**Material provided:**
····················

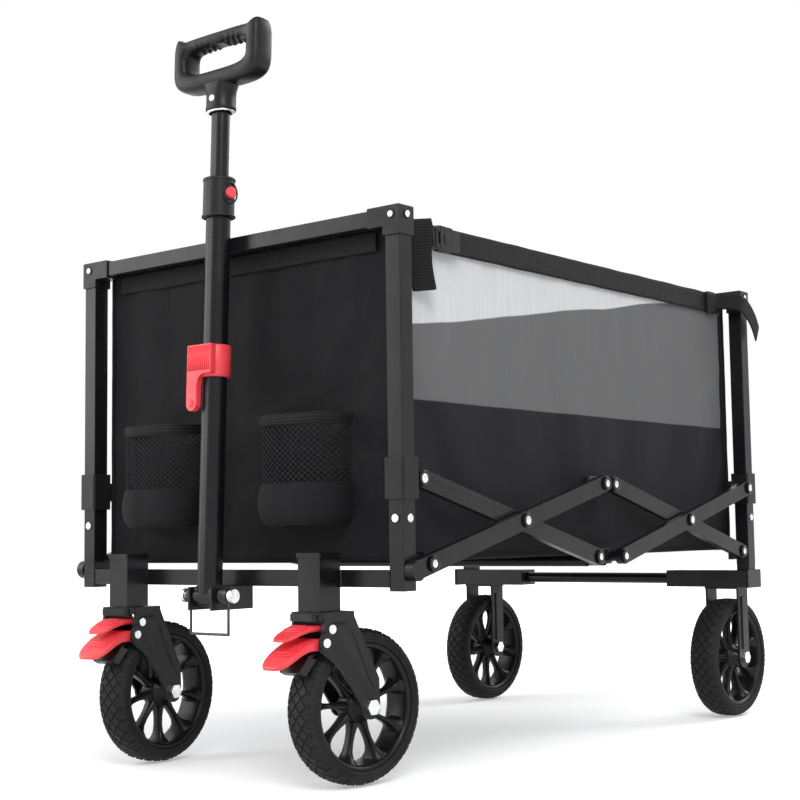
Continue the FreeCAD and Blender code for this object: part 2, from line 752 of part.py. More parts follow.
def strap_buckles():
    x = basket_half + soft_gap + strap_thick + soft_gap
    middle = -half_l + buckle_y
    z = side_top - strap_wide / 2
    body = box(x, x + buckle_thick, middle - buckle_long / 2, middle + buckle_long / 2,
               z - buckle_tall / 2, z + buckle_tall / 2)
    return pair(filleted(body, 2.0))


# ---- assembly ------------------------------------------------------------------------------
def rear(shapes):
    return [mirror_y(s) for s in shapes]


nodes = {
    "front_posts": front_posts(),
    "front_top_rail": front_top_rail(),
    "front_crossbar": front_crossbar(),
    "front_corner_caps": front_corner_caps(),
    "caster_sockets": caster_sockets(),
    "front_stop_rivets": frame_rivets(),
    "front_pivot_brackets": pair(pivot_bracket()),
    "handle_bracket": [handle_bracket()],
    "handle_pivot_bolt": handle_bolt(),
    "handle_spring": handle_spring(),
    "front_panel": front_panel(),
    "front_pockets": front_pockets(),
    "side_panels": side_panels(),
    "floor_panel": floor_panel(),
    "side_straps": side_straps(),
    "strap_buckles": strap_buckles(),
    "front_lower_bars": front_lower_bars(),
    "front_cross_rivets": cross_rivets((pin_y - mid_half) / 2),
    "front_upper_bars": front_upper_bars(),
    "front_sliders": pair(slider()),
    "front_slider_pins": slider_pin(pin_y, inner_layer),
    "mid_top_plates": pair(mid_plate(slider_height, mid_half, -mid_half)),
    "mid_cross_frame": pair(mid_plate(pin_height, -mid_half, mid_half)) + cross_tubes(),
    "rear_lower_bars": rear_lower_bars(),
    "rear_cross_rivets": cross_rivets((mid_half - pin_y) / 2),
    "rear_upper_bars": rear_upper_bars(),
    "rear_sliders": rear(pair(slider())),
    "rear_slider_pins": slider_pin(-pin_y, outer_layer),
    "rear_posts": rear(front_posts()),
    "rear_top_rail": rear(front_top_rail()),
    "rear_corner_caps": rear(front_corner_caps()),
    "rear_stop_rivets": rear(frame_rivets()),
    "rear_crossbar": rear_crossbar(),
    "rear_boxes": rear_boxes(),
    "rear_forks": rear_forks(),
    "rear_axles": pair(moved(axle_bolt(rear_wheel_y), rear_wheel_x, 0, 0)),
    "rear_panel": rear(front_panel()),
    "handle_lower_tube": lower_tube(),
    "handle_collar": handle_collar(),
    "collar_button": collar_button(),
    "handle_clip": tube_clip(),
    "handle_upper_tube": upper_tube(),
    "handle_grip": handle_grip(),
}

# Rear pivot brackets carry inner-layer bars, so their pins are shorter than the front ones.
reach = pin_y + bar_height / 2 + 2
rear_plate = box(plate_in, plate_in + plate_thick, -half_l + tube_side, reach,
                 pin_height - 12, pin_height + 12)
rear_pin = pin_with_heads(pin_y, pin_height, plate_in + 1, inner_layer + bar_thick + 0.4)
nodes["rear_pivot_brackets"] = rear(pair(rear_plate.fuse(rear_pin).removeSplitter()))

for name, side in (("left", -1), ("right", 1)):
    nodes["caster_fork_" + name] = [in_caster(caster_fork(), side)]
    nodes["caster_bolts_" + name] = [in_caster(s, side) for s in caster_bolts()]
    nodes["lock_pedal_" + name] = [in_caster(lock_pedal(), side)]
    nodes["release_pedal_" + name] = [in_caster(release_pedal(), side)]
    nodes["front_tyre_" + name] = [in_caster(moved(tyre(), 0, caster_trail, wheel_r), side)]
    nodes["front_rim_" + name] = [in_caster(moved(rim(), 0, caster_trail, wheel_r), side)]
    nodes["rear_tyre_" + name] = [moved(tyre(), side * rear_wheel_x, rear_wheel_y, wheel_r)]
    nodes["rear_rim_" + name] = [moved(rim(), side * rear_wheel_x, rear_wheel_y, wheel_r)]

# The origin is put under the middle of the whole object's box.
everything = Part.makeCompound([s for shapes in nodes.values() for s in shapes])
bounds = everything.optimalBoundingBox()
shift_y = -(bounds.YMin + bounds.YMax) / 2

for name, shapes in nodes.items():
    placed = [moved(s, 0, shift_y, 0) for s in shapes]
    shape = placed[0] if len(placed) == 1 else Part.makeCompound(placed)
    shape.exportStep("parts/" + name + ".step")
print(len(nodes), "nodes, fold", round(fold_angle, 2), "shift", round(shift_y, 3), bounds)
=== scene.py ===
import json
import math
import random

import bmesh
import bpy
from mathutils import Matrix, Vector, noise


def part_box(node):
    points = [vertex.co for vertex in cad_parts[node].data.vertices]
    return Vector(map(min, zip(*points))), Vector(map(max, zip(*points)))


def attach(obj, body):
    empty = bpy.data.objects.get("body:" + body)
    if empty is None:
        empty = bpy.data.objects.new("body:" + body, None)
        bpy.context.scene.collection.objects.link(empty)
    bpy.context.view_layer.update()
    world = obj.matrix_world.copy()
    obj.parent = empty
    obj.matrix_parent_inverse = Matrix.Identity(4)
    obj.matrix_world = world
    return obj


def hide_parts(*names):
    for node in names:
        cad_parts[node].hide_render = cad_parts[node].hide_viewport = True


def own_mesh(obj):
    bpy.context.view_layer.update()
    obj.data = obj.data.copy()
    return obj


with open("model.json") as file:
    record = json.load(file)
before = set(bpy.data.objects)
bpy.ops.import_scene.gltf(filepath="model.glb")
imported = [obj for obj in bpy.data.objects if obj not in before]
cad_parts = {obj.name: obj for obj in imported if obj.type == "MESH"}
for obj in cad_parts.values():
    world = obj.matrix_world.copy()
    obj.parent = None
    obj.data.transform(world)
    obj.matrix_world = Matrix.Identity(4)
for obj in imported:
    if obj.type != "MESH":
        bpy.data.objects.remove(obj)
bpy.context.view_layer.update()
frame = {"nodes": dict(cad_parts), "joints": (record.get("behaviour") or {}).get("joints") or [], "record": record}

MM = 0.001
NODES = frame["nodes"]
JOINTS = {joint["name"]: joint for joint in frame["joints"]}
BODY_OF = {}
for body_name, members in frame["record"]["behaviour"]["bodies"].items():
    for member in members:
        BODY_OF[member] = body_name


# ---- places taken from the frame -----------------------------------------------------------
POST_LOW, POST_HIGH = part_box("front_posts")
REAR_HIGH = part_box("rear_posts")[1]
PANEL_LOW, PANEL_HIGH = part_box("front_panel")
BACK_LOW, BACK_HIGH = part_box("rear_panel")
SIDE_LOW, SIDE_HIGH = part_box("side_panels")
FLOOR_LOW, FLOOR_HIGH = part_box("floor_panel")
POCKET_LOW, POCKET_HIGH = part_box("front_pockets")
STRAP_LOW, STRAP_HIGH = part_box("side_straps")
BUCKLE_LOW, BUCKLE_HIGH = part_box("strap_buckles")
HALF_WIDTH = POST_HIGH.x
FRONT_Y = POST_LOW.y
TUBE = HALF_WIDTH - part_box("front_top_rail")[1].x
SPOKES = 9
TREAD_PITCHES = 34
TREAD_RISE = 1.2             # of the diamonds above the carcass, in mm
SHOULDER_RISE = 0.9
SWIVEL = {side: Vector(JOINTS["swivel_" + side]["pos_m"]) for side in ("left", "right")}
FRONT_AXLE = {side: Vector(JOINTS["front_roll_" + side]["pos_m"]) for side in ("left", "right")}
REAR_AXLE = {side: Vector(JOINTS["rear_roll_" + side]["pos_m"]) for side in ("left", "right")}
HANDLE_FOOT = Vector(JOINTS["handle_swing"]["pos_m"])
HANDLE_WAY = Vector(JOINTS["handle_extend"]["axis"])
GREY_FROM = 0.416            # height where the black skirt of a side panel ends
PALE_FRONT = 0.493           # height where the pale cloth starts, at the front
PALE_RISE = 0.154            # and how fast that edge climbs towards the rear
HEM_TALL = 0.021             # knitted band under each end rail


def turn_of(side):
    """The caster's standing turn about its swivel, as a matrix from caster space."""
    axis = JOINTS["front_roll_" + side]["axis"]
    return Matrix.Translation((SWIVEL[side].x, SWIVEL[side].y, 0)) @ Matrix.Rotation(
        math.atan2(axis[1], axis[0]), 4, "Z")


def handle_space():
    """From a handle drawn upright over its pivot to the leaning handle."""
    lean = math.atan2(HANDLE_WAY.y, HANDLE_WAY.z)
    return Matrix.Translation(HANDLE_FOOT) @ Matrix.Rotation(-lean, 4, "X")


# ---- camera, light, floor ------------------------------------------------------------------
CAMERA_AT = Vector((1.2486, -1.5808, 0.2684))
CAMERA_TURN = (38.23, 5.17, -0.92)     # yaw, upward pitch and roll in degrees
CAMERA_LENS = 66.86


def make_camera():
    yaw, pitch, roll = (math.radians(angle) for angle in CAMERA_TURN)
    ahead = Vector((-math.sin(yaw) * math.cos(pitch), math.cos(yaw) * math.cos(pitch), math.sin(pitch)))
    right = Vector((math.cos(yaw), math.sin(yaw), 0))
    up = right.cross(ahead)
    side = right * math.cos(roll) + up * math.sin(roll)
    top = up * math.cos(roll) - right * math.sin(roll)
    data = bpy.data.cameras.new("camera")
    data.lens = CAMERA_LENS
    data.sensor_width = 36
    data.shift_x = -0.05
    data.clip_start = 0.05
    camera = bpy.data.objects.new("camera", data)
    bpy.context.scene.collection.objects.link(camera)
    camera.matrix_world = Matrix((
        (side.x, top.x, -ahead.x, CAMERA_AT.x),
        (side.y, top.y, -ahead.y, CAMERA_AT.y),
        (side.z, top.z, -ahead.z, CAMERA_AT.z),
        (0, 0, 0, 1)))
    bpy.context.scene.camera = camera
    bpy.context.scene.view_settings.view_transform = "Standard"


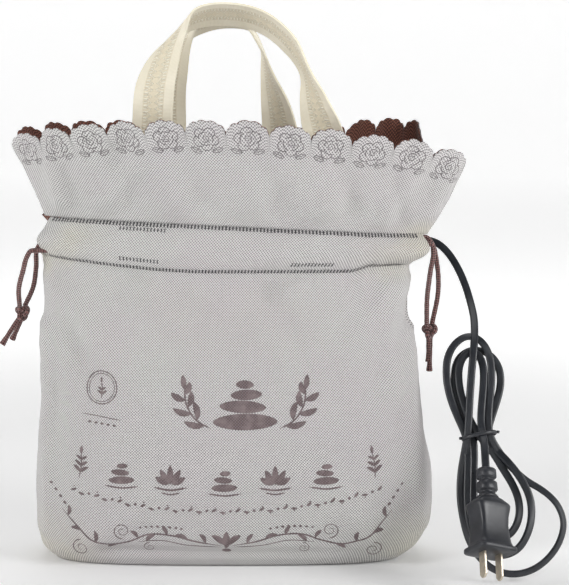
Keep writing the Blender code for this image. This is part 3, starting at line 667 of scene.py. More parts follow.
def mains_lead():
    route = [list(p) for p in LEAD_FREE]
    route += [[*on_hank(*p[:3]), p[3]] for p in HANK_PASSES]
    route += [[*(Vector(TAIL_END) + PLUG_UP * ahead), 0] for ahead in (0.006, -0.0015)]
    path = smooth_route(route, 0.0016)
    twist = np.radians(path[:, 3])
    path = path[:, :3]
    for _ in range(8):
        path[1:-1] = (path[:-2] + 2 * path[1:-1] + path[2:]) / 4
    tangents = unit(np.gradient(path, axis=0))
    wides = np.cross(tangents, np.array(HANK_FRONT))
    made = sweep("mains_lead", path, twin_profile(LEAD_WIDTH, LEAD_THICKNESS), wides, LEAD_PVC, twist=twist)
    return made, path


def bag_relief():
    """The ribbed strain relief where the lead leaves the bag."""
    out = (Vector(LEAD_EXIT) - Vector(BAG_RELIEF_TOP)).normalized()
    turn = out.to_track_quat("-Y", "Z").to_matrix().to_4x4()
    at = Matrix.Translation(Vector(LEAD_EXIT) - out * (BAG_RELIEF + 0.0004)) @ turn
    thick, thin = BAG_RELIEF_RADII
    rings = []
    for i, s in enumerate(np.linspace(0, BAG_RELIEF, 25)):
        radius = (thick + (thin - thick) * s / BAG_RELIEF) * (1.0 if (i // 2) % 2 == 0 else 0.86)
        rings.append((-s, radius, radius * 0.86, 2.4))
    return loft("bag_strain_relief", at, rings, PLUG_PVC, 24)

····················

**Your instructions:** Give the exact lines, and only those, from the line containing "# The origin" through the line containing "before = set(bpy.data.objects)" in the entries above.

**Worked solution:**
# The origin is put under the middle of the whole object's box.
everything = Part.makeCompound([s for shapes in nodes.values() for s in shapes])
bounds = everything.optimalBoundingBox()
shift_y = -(bounds.YMin + bounds.YMax) / 2

for name, shapes in nodes.items():
    placed = [moved(s, 0, shift_y, 0) for s in shapes]
    shape = placed[0] if len(placed) == 1 else Part.makeCompound(placed)
    shape.exportStep("parts/" + name + ".step")
print(len(nodes), "nodes, fold", round(fold_angle, 2), "shift", round(shift_y, 3), bounds)
=== scene.py ===
import json
import math
import random

import bmesh
import bpy
from mathutils import Matrix, Vector, noise


def part_box(node):
    points = [vertex.co for vertex in cad_parts[node].data.vertices]
    return Vector(map(min, zip(*points))), Vector(map(max, zip(*points)))


def attach(obj, body):
    empty = bpy.data.objects.get("body:" + body)
    if empty is None:
        empty = bpy.data.objects.new("body:" + body, None)
        bpy.context.scene.collection.objects.link(empty)
    bpy.context.view_layer.update()
    world = obj.matrix_world.copy()
    obj.parent = empty
    obj.matrix_parent_inverse = Matrix.Identity(4)
    obj.matrix_world = world
    return obj


def hide_parts(*names):
    for node in names:
        cad_parts[node].hide_render = cad_parts[node].hide_viewport = True


def own_mesh(obj):
    bpy.context.view_layer.update()
    obj.data = obj.data.copy()
    return obj


with open("model.json") as file:
    record = json.load(file)
before = set(bpy.data.objects)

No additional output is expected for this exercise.